Compressed Sensing: Better Reweighted L1 with Hidden Markov Trees when using Wavelets and Choosing a wavelet should be an afterthought

We covered the release of Wavelet-Domain Compressive Signal Reconstruction Using a Hidden Markov Tree Model by Marco Duarte, Michael Wakin and Richard Baraniuk before. We now also have the slides presented at ICASSP. To recall the abstract:

Compressive sensing aims to recover a sparse or compressible signal froma small set of projections onto random vectors; conventional solutions involve linear programming or greedy algorithms that can be computationally expensive. Moreover, these recovery techniques are generic and assume no particular structure in the signal aside from sparsity. In this paper, we propose a new algorithm that enables fast recovery of piecewise smooth signals, a large and useful class of signals whose sparse wavelet expansions feature a distinct “connected tree” structure. Our algorithm fuses recent results on iterative reweighted ℓ1-norm minimization with the wavelet Hidden Markov Tree model. The resulting optimization-based solver outperforms the standard compressive recovery algorithms as well as previously proposed wavelet-based recovery algorithms. As a bonus, the algorithm reduces the number of measurements necessary to achieve low-distortion reconstruction.

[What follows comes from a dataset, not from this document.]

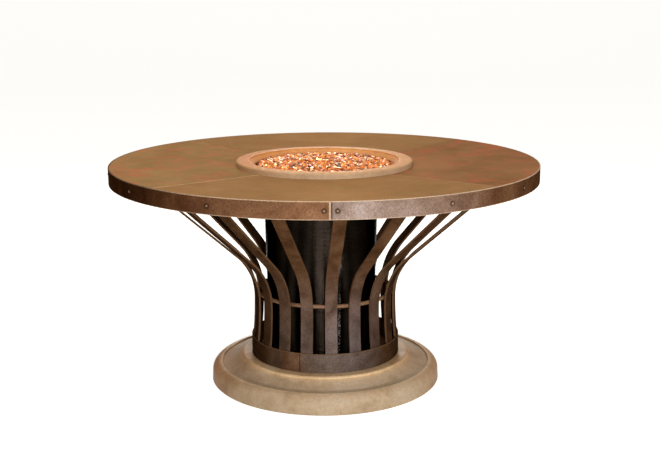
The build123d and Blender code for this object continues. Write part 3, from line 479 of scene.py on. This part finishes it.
def stained_panel(name, dark, mid, pale, red, redness, offset):
    """Cloudy stain with a red bloom, paler along the seams, most on the two in front. The offset
    gives each panel its own part of the clouds."""
    finish, tree, shader = new_finish(name)
    at = on_surface(tree, offset=offset)
    clouds = noise(tree, at, 4.2, 6, 0.62, 0.5)
    mottle = noise(tree, at, 24, 5, 0.65, 0.3)
    bloom = noise(tree, at, 13, 6, 0.68, 0.6)
    grain = noise(tree, at, 300, 4, 0.7)
    base = ramp(tree, clouds, (0.32, dark), (0.5, mid), (0.68, pale))
    base = blend_colour(tree, span(tree, bloom, 0.48, 0.64, 0.0, redness), base, (*red, 1))
    base = shaded(tree, base, 0.5, mottle, 0.32, 0.78, 0.66)
    base = shaded(tree, base, 0.4, grain, 0.36, 0.62, 0.62)
    x, y, _ = axes_of(tree, place_of(tree))
    apart = calc(tree, "SUBTRACT", calc(tree, "ABSOLUTE", x), calc(tree, "ABSOLUTE", y))
    patches = span(tree, mottle, 0.4, 0.6, 0.35, 1.0)
    lightened = calc(tree, "MULTIPLY", near(tree, apart, 0.0, seam_wear), patches)
    front_seams = span(tree, y, -0.05, 0.05, 1.0, 0.06)
    left_seams = span(tree, x, -0.05, 0.05, 0.75, 0.3)
    lightened = calc(tree, "MULTIPLY", lightened, calc(tree, "MULTIPLY", front_seams, left_seams))
    base = blend_colour(tree, lightened, base, (0.72, 0.5, 0.3, 1))
    tree.links.new(base, shader.inputs["Base Color"])
    tree.links.new(span(tree, mottle, 0.3, 0.7, 0.4, 0.52), shader.inputs["Roughness"])
    relief = bump(tree, grain, 0.0001, 0.35)
    tree.links.new(bump(tree, mottle, 0.0005, 0.2, relief), shader.inputs["Normal"])
    shader.inputs["Metallic"].default_value = panel_sheen
    shader.inputs["Specular IOR Level"].default_value = 0.0
    shader.inputs["Specular Tint"].default_value = panel_graze_tint
    return finish


panel_tones = {
    "front": (
        (0.325, 0.18, 0.078), (0.385, 0.213, 0.094), (0.43, 0.24, 0.108),
        (0.46, 0.195, 0.083), 0.3, (0, 0, 0),
    ),
    "left": (
        (0.325, 0.19, 0.083), (0.39, 0.23, 0.101), (0.45, 0.268, 0.12),
        (0.58, 0.19, 0.1), 0.6, (3, 1, 0),
    ),
    "right": (
        (0.28, 0.143, 0.066), (0.34, 0.173, 0.081), (0.4, 0.203, 0.097),
        (0.55, 0.155, 0.088), 0.65, (7, 2, 0),
    ),
    "rear": (
        (0.32, 0.178, 0.078), (0.38, 0.212, 0.094), (0.43, 0.24, 0.112),
        (0.44, 0.185, 0.09), 0.35, (1, 5, 0),
    ),
}
for side, tones in panel_tones.items():
    cover(stained_panel("stained_panel_" + side, *tones), "top_panel_" + side)


# The hoop is steel flat bar rolled round the top and butted at the front. Its face carries a brown
# patina, with painted shade round the sides, most at the left, and a painted grey sheen right of the
# joint. Its edges carry a painted highlight, dim at the left, and domed screws hold it to the board's rim.
band_low, band_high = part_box("edge_band")
band_radius = band_high[0]
band_joint_angle = radians(1.4 - 90)
# The left-hand end at the joint carries a painted highlight.
bright_end_angle = band_joint_angle - 0.0024 / band_radius
bright_end_reach = 0.0036 / band_radius
dark_end_offset = 0.0022 / band_radius
dark_end_reach = 0.0024 / band_radius
highlight_depth = 0.0026
band_screw_offset = radians(1.5)
band_screw_pitch = radians(357 / 13)
band_screw_height = band_high[2] - 0.026
# A dark tone for the joint's right-hand end and for the painted shadow round the screws.
band_dark_tone = (0.2, 0.16, 0.14, 1)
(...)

We have already seen that tree-based techniques were likely to yield improvements in reconstruction methods dealing with wavelet coefficients. In visual term this technique allows the coefficients being used in the reweighted L1 algorithm

to be modified so that it would weigh contingent on belonging to the right part of the tree.


Obviously, the reweighted lp algorithm could use a similar argument to speed things up.

A long presentation that parallels the tutorial presentation at ITA'08 was presented at ICASSP as well. It is entitled Compressive sensing - Theory and applications by Petros Boufounos, Justin Romberg and Richard Baraniuk. It is a nice tutorial that goes a little deeper than the ITA presentation if I recall. I think this is first time I see in not so many words that choosing a wavelet basis (out of many) should be an afterthought i.e. it should not be the driver for the requirements on designing hardware. This is new as the main worry in the wavelet community has always been to be extremely cautious on the type of wavelet family to choose because "a better one might still be around" especially with the lifting schemes. Compressed Sensing settles that argument.